Design and procedure
All participants read the Linda version of the conjunction fallacy problem and then were randomly assigned to one of four judgment strategies. The control and two-sided reasoning conditions were identical to Study 1a. Two other groups were asked to write only reasons why “Linda is a bank teller” is the more likely option, or why “Linda is a bank teller and active in the feminist movement” is the more likely option. Participants in all writing conditions were not allowed to continue until 2 min had elapsed. All other measures were identical to those in Study 1, with the exception that 22 items from Raven’s Progressive Matrices were added (Items D3-D12 and E1-E12; D1 and D2 were used as practice items; Raven, Raven, & Court, 2003). This subset of Raven’s items was selected because it was known to show good variability in scores in this undergraduate population.
Results
Manipulation checks: Judgment time and word count
Time taken to make a judgment was recorded, and in this study, it was computed as the sum of the time taken to read the problem, complete the writing instructions, and make a judgment. Participants took significantly less total time in the control condition (M = 30.16 s, SD = 12.00) as compared with the deliberation conditions, F(3, 189) = 118.23, p < .001, ηp2 =.657. The three deliberation conditions had means ranging from 3.28 to 3.63 min (SD = 49.27-70.89 s) and were not significantly different from each other, F(2, 140) = 1.23, p = .293. Across all conditions, the association between numeracy and time was marginally significant (r = .13, p = .064), as was the association between Raven’s score and time, r = .12, p = .084. Longer time was also marginally associated with greater judgment accuracy, rpb = .14, p = .052.
Influence of judgment strategy and numeracy on judgments
Judgment Strategy had a significant effect on participants’ judgments, χ2(3) = 12.98, p = .005. Participants in the control condition and those who argued in favor of the incorrect response were the most likely to make an error (Ms = 91.3% and 92.1%, respectively), whereas participants who argued in favor of the correct response and those who argued both sides were the least likely to make an error (Ms = 70.0% and 73.8%, respectively).
To test our main hypotheses, we conducted three planned logistic regression analyses that examined the effects of Judgment Strategy, Numeracy, and Raven’s Progressive Matrices on judgments. Each regression compared the control condition with one of the writing conditions and included the two-way and the three-way interactions. We first compared judgments made by control participants with those who argued both sides. These conditions were identical to Study 1. Results showed a main effect of Numeracy (B = −15.74, SE = 6.49, p = .015) and the predicted interaction between Numeracy and Judgment Strategy (B = 5.82, SE = 2.86, p = .042). No other effects were significant, all p > .12 (all effects involving Raven’s score p > .64). In the control condition, participants with higher numeracy were less accurate, rpb = −.40, p = .005, a strong association that was driven by uniformly low numeracy among just four participants who chose the correct response in this condition (scores ranged from 40%-53% correct; average numeracy for other participants = 71% correct). Nonetheless, in the two-sided reasoning condition, this relationship reversed (rpb = .25, p = .100), which although not significant, was similar in size to the effects observed in Study 1a (rpb = .19) and 1b (rpb = .29). These results are displayed in Figure 2.

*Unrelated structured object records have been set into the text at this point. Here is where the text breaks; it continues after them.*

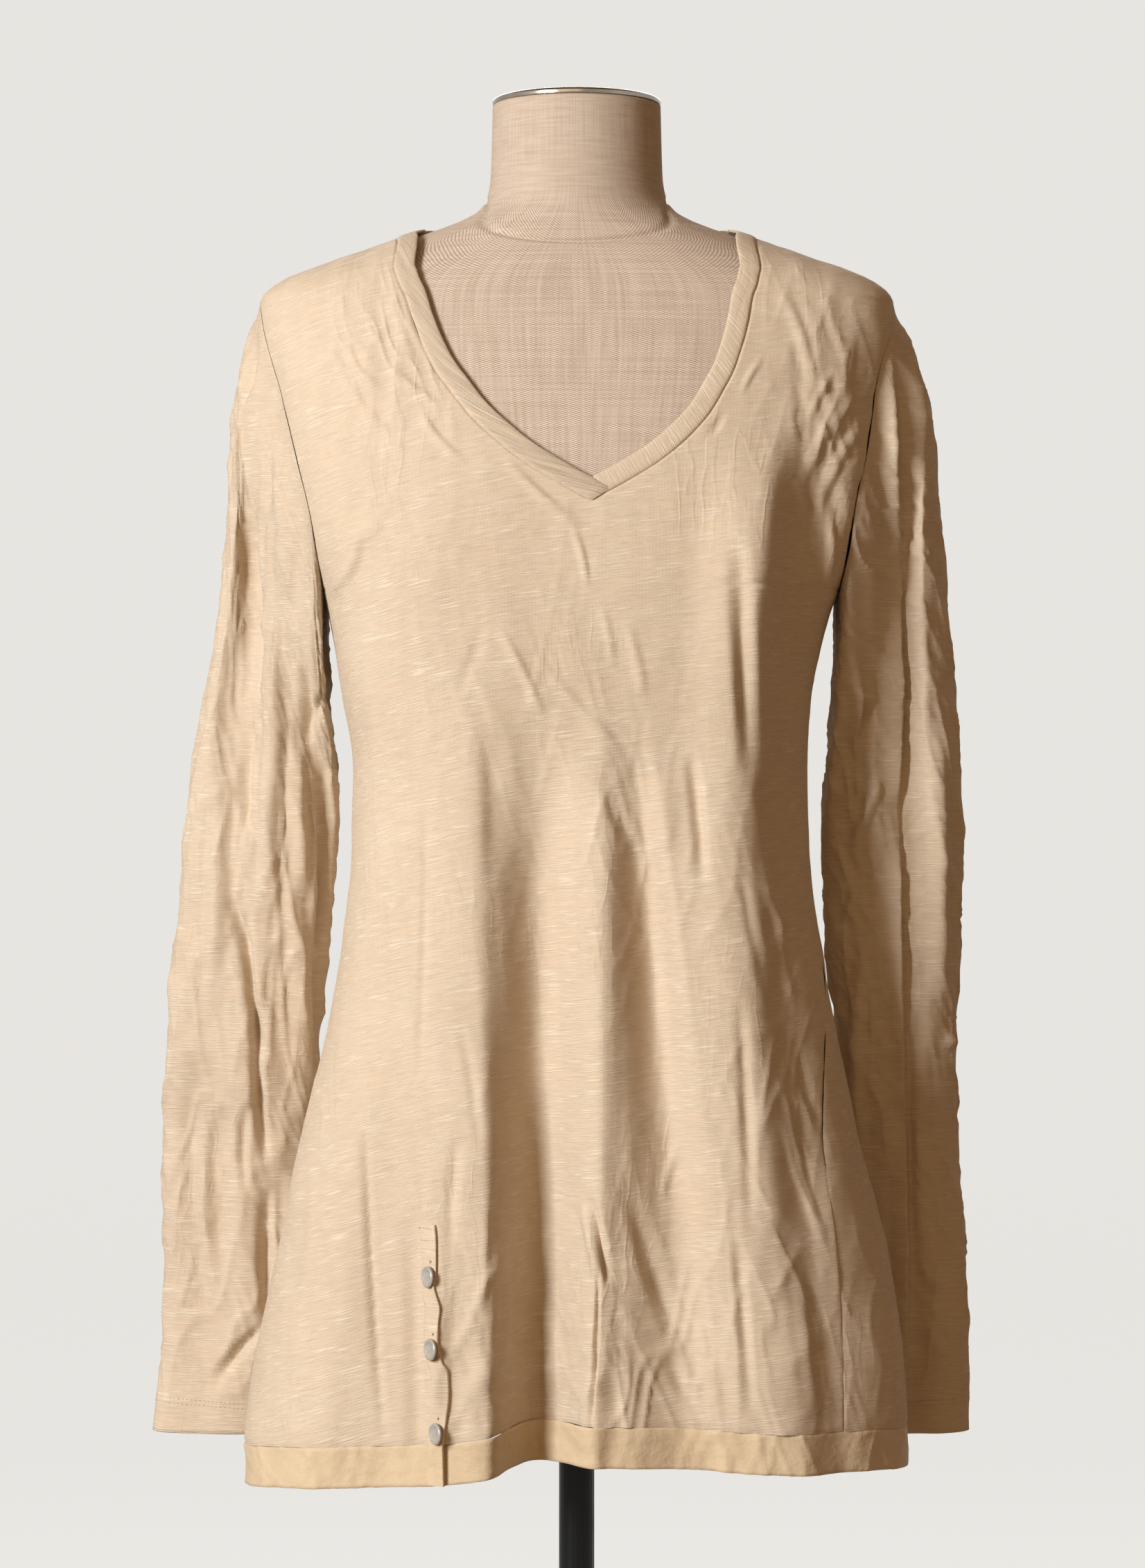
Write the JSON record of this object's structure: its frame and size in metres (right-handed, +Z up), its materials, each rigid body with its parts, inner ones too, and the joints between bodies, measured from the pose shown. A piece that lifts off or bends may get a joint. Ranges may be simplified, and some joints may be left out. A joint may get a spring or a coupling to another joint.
{
  "type": "long-sleeved v-neck t-shirt on a dress form",
  "caption": "Long-sleeved V-neck slub jersey t-shirt with a woven hem band and a buttoned hem vent, worn by a limbless linen dress form on a pole stand.",
  "frame": {"origin": "on the floor, at the middle of the base plate's underside, on the pole's axis", "axes": "+Z up along the pole, -Y out of the shirt's front, +X to the wearer's left"},
  "size_m": [0.4829, 0.35, 1.5199],
  "materials": {
    "slub_jersey": "matte",
    "woven_band": "matte",
    "mother_of_pearl": "gloss",
    "form_linen": "matte",
    "dark_steel": "polished",
    "black_paint": "satin"
  },
  "bodies": {
    "root": {"front_panel": "slub_jersey", "back_panel": "slub_jersey", "sleeve_right": "slub_jersey", "sleeve_left": "slub_jersey", "neckband": "slub_jersey", "hem_band_front": "woven_band", "hem_band_back": "woven_band", "placket": "slub_jersey", "button_1": "mother_of_pearl", "button_2": "mother_of_pearl", "button_3": "mother_of_pearl", "form_body": "form_linen", "form_neck_ring": "dark_steel", "form_socket": "black_paint", "pole": "black_paint", "pole_hub": "black_paint", "base_plate": "black_paint"}
  },
  "joints": []
}
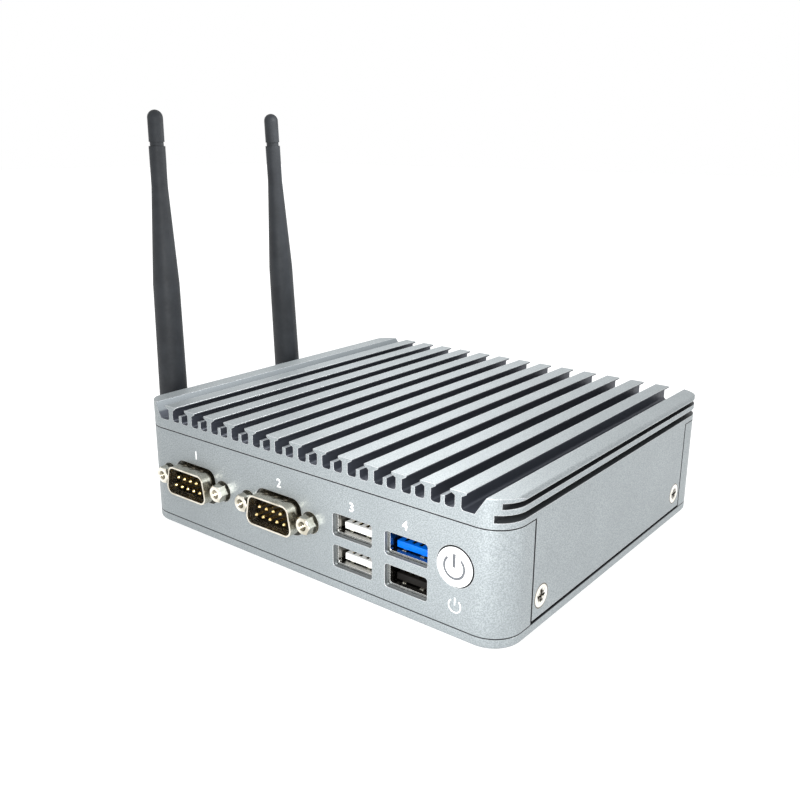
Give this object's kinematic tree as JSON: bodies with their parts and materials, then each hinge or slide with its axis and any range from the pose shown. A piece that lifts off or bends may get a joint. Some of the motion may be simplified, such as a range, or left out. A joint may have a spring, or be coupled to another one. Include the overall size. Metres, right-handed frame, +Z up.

Study 2: Association between conjunction problem judgment and numeracy, by condition.
Next, we compared control participants with those who wrote about why the (incorrect) conjunction was correct. This analysis revealed only a main effect of Numeracy (B = −19.53, SE = 8.88, p = .028) in which participants higher in numeracy were less likely to answer correctly. Finally, we compared control participants with those who wrote about why the (correct) marginal event response was correct, and there was a main effect of Numeracy (B = −23.08, SE = 9.88, p = .019) and a trending Numeracy × Condition interaction (B = 11.91, SE = 6.46, p = .065). There were no effects involving Raven’s score in either regression, all p > .22. In these regressions, the effects involving numeracy appeared to be driven by the negative association between numeracy and judgments in the control condition: In both of the one-sided reasoning conditions, there was virtually no association between numeracy and judgment (rs = .069 and .065, ps > .63).
Confidence
A linear regression with dummy-coded condition variables examined the effects of Condition, Numeracy, and Judgments on confidence. Results showed only that participants were more confident in errors (M = 3.63, SE = .96) than correct responses (M = 3.18, SE = 1.08), B = −.41, SE = .19, t = −2.12, p = .035. No other effects were significant.
Discussion
Compared to control, participants became less likely to rely on representativeness and make a conjunction error in the two-sided reasoning condition, but this effect depended on participant numeracy. Numeracy was negatively associated with correct responses in the control condition, but was positively associated with correct responses in the two-sided reasoning condition (although the latter association was not significant). By contrast, responses were not associated with numeracy in the one-sided reasoning conditions.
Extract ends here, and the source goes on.